Snuff can be produced using only simple pots, crafted by local potters, grinding stick ("tabacznik" , used to grind leaves), and small sieves. Juniper wood was considered the best material for creating a grinding stick. It ground so well that snuff wouldn't stick to it. The final element required to grind tobacco, was a sieve. Made from horse hair on a wooden frame, it was used to sift the product several times in order to use only the most finely grounded plants for further processing. Grounded leaves gained compact texture by being soaked in special liqueur for 24 to 48 hours. After that time it gained marvellous aroma. The custom of snuffing tobacco was so common that even a priest before preaching used to snuff some and treated church goers with some.

How was snuff stored? Large quantities weren't stored in large containers as it was said to diminish snuff's powers, so people began using smaller containers to snuff tobacco directly from them. Snuff is a valuable gift, "normal" containers weren't enough to store tobacco. This got horn carvers working, who created curved horns, valued by all Kashubian people.

Great skills and precision on the side of the craftsman were necessary to create tobacco boxes, but also an idea for a shape. The usual crafting material was small cow horns, several centimetres in length. They usually underwent processing for several hours, being softened with water and flattened in a vice, where the target shape was given. After the shape had settled, ornaments were carved out.

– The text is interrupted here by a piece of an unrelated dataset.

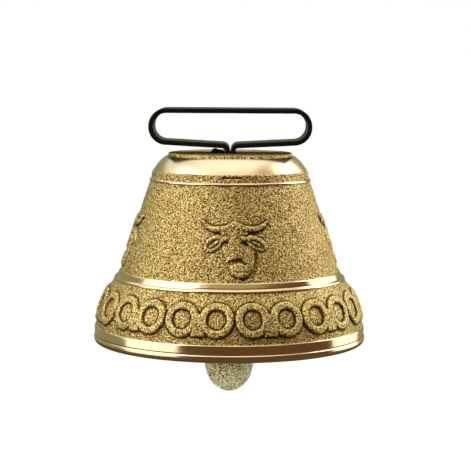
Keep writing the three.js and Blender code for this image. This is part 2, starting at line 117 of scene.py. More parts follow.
# These places are (step out from BODY_END_RADIUS, SKIRT_TOP_RADIUS, RIM_RADIUS or MOUTH_RADIUS, drop).
MID_BAND = ((0.05, BODY_END), (0.5, BODY_END + 0.1), (1.4, 50.95), (1.3, 51.1))
BEAD = ((-0.5, 51.2), (0.4, 51.5), (0.3, 52.25))
RIM_ROUND = ((-0.4, RIM_TOP - 0.1), (-0.05, RIM_TOP), (0.0, RIM_TOP + 0.4))
RIM_GROOVE = ((0.02, RIM_LINE - 0.2), (-0.15, RIM_LINE - 0.05), (-0.2, RIM_LINE))
LIP_SHOULDER = ((-0.05, RIM_LINE + 0.4), (0.0, RIM_LINE + 0.55))
LIP_ROUND = ((0.0, BELL_HEIGHT - 1.7), (-0.1, BELL_HEIGHT), (-1.9, BELL_HEIGHT))

WALL = 3.5
LIP_WALL = 4.6
LIP_WALL_REACH = 6.0  # the wall is LIP_WALL thick up to this far above the mouth
LIP_INNER_ROUND = 0.9
LIP_INNER_PULL = 0.1
LIP_REACH = 1.5
CROWN_THICKNESS = 4.0
CROWN_FILLET = 12.0
INNER_MARGIN = 0.5  # between neighbouring runs of the inside
SLOT_HALF_X = 2.7
SLOT_HALF_Y = 10.3
POCKET_REACH = 4.2  # the wedge's pocket, at the slot's left
POCKET_HALF_Y = 4.3

# ---- Cast skin: layers of noise as (height, lump size, seed) ----
BELL_GRAIN = ((0.05, 0.9, 11), (0.08, 0.6, 12), (0.08, 4.5, 13))
BELL_WAVE = ((0.035, 16.0, 14),)
INSIDE_GRAIN = 0.5
SLOT_FADE = 0.08  # the grain dies out over this share of the crown, beside the slot
BALL_GRAIN = ((0.07, 1.1, 31), (0.056, 0.65, 32), (0.105, 4.0, 33))
STRIP_WAVE = 0.03
STRIP_WAVE_SIZE = 9.0
STRIP_WAVE_SEEDS = (21, 22, 23)

# ---- Relief ----
RELIEF_TURN = math.radians(2.5)  # the heads and the frieze sit this far round from dead ahead
RELIEF_MARGIN = 0.3
HEADS = 4
HEAD_MIDDLE = 36.3
HEAD_REACH = 13.0
HEAD_DEPTH = 0.7
RINGS = 24
RING_MIDDLE = 62.1
RING_REACH = 8.0
RING_RADIUS = 5.35
RING_STROKE = 2.9
RING_HEIGHT = 0.95
RING_TALLER = 0.96  # the rings are a little taller than wide
PIER_START = 4.4
PIER_END = 7.4
PIER_ROUND = 0.8
PIER_TOP = 3.2
PIER_TOP_FADE = 2.0
PIER_BOTTOM = -6.9
PIER_BOTTOM_FADE = 0.7
NICK_MIDDLE = 8.5
NICK_SIDE = 1.0
NICK_HALF = 4.2
NICK_FADE = 0.8
NICK_HALF_HEIGHT = 0.5
NICK_DEPTH = 0.4

# The patina and painted shade compare a point's height with the mean over this many cells each way round it.
HOLLOW_REACH = 3
EDGE_REACH = 2
CAST_EDGE_SHADING = 1.0  # how much the relief's own edges count in the painted shade and highlight

# ---- Loop, pin, link and ball ----
LOOP_INNER_HEIGHT = 10.7
LOOP_FALL = 1.7  # each lower bar falls this much towards the neck
LEG_HALF_GAP = 0.2
CLEVIS_HALF_GAP = 4.2
STRIP_BEND = 2.0
STRIP_EDGE = 0.45
PIN_RADIUS = 2.5
PIN_FILLET = (0.1, 0.15)  # wider by this, over this length
PIN_HEAD_RADIUS = 4.5
PIN_HEAD_THICKNESS = 2.0
PIN_HEAD_EDGE = 0.4
PIN_HEAD_CHAMFER = 0.2
LINK_WIRE = 1.7
LINK_HALF_WIDTH = 6.5
LINK_BEND = 2.5
BALL_RADIUS = 10.3
BALL_COLLAR = 5.4
BALL_COLLAR_ROUND = 0.5
BALL_TOP = 13.3  # the collar's top over the ball's widest place
BALL_BORE = 3.3
BALL_BORE_CHAMFER = (0.1, 0.3)  # wider by this, this deep
BALL_BORE_DEPTH = 13.2
SOFT_EDGE = 0.3  # bevel on the pieces that stay CAD, where faces meet at more than this angle
SOFT_EDGE_ANGLE = 40

# ---- Studio, in metres ----
TARGET = Vector((0, 0, -0.055))
BOX_DISTANCE = 0.9
REFLECTION_CARD_DISTANCE = 1.6
REFLECTION_CARD_PLACES = 13
TABLE_REFLECTION_Z = -0.4
AMBIENT = 0.38  # the world as a light, where 1 is the white that the camera sees
FLOOR_HALF = 6.0
FLOOR_Z = -0.7
FLOOR_GLOW = 0.7
CAMERA_PLACE = (0.0024, -0.66, 0.0194)
CAMERA_TILT = 6.1
CAMERA_ROLL = 0.35
CAMERA_LENS = 121.5


# ---- Noise and mesh helpers ----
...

The most amazing horns took shapes of tulips, bird heads, or even a pig's mouth on its top. This is also where snuff came out of the horn, straight to a snuffer's nose.

The most beautiful horn snuffboxes are usually used by Kashubians on special occasions. On a daily basis, they carry with them less splendid ones, but "the diabolic herb" goes everywhere a Kashubian would go.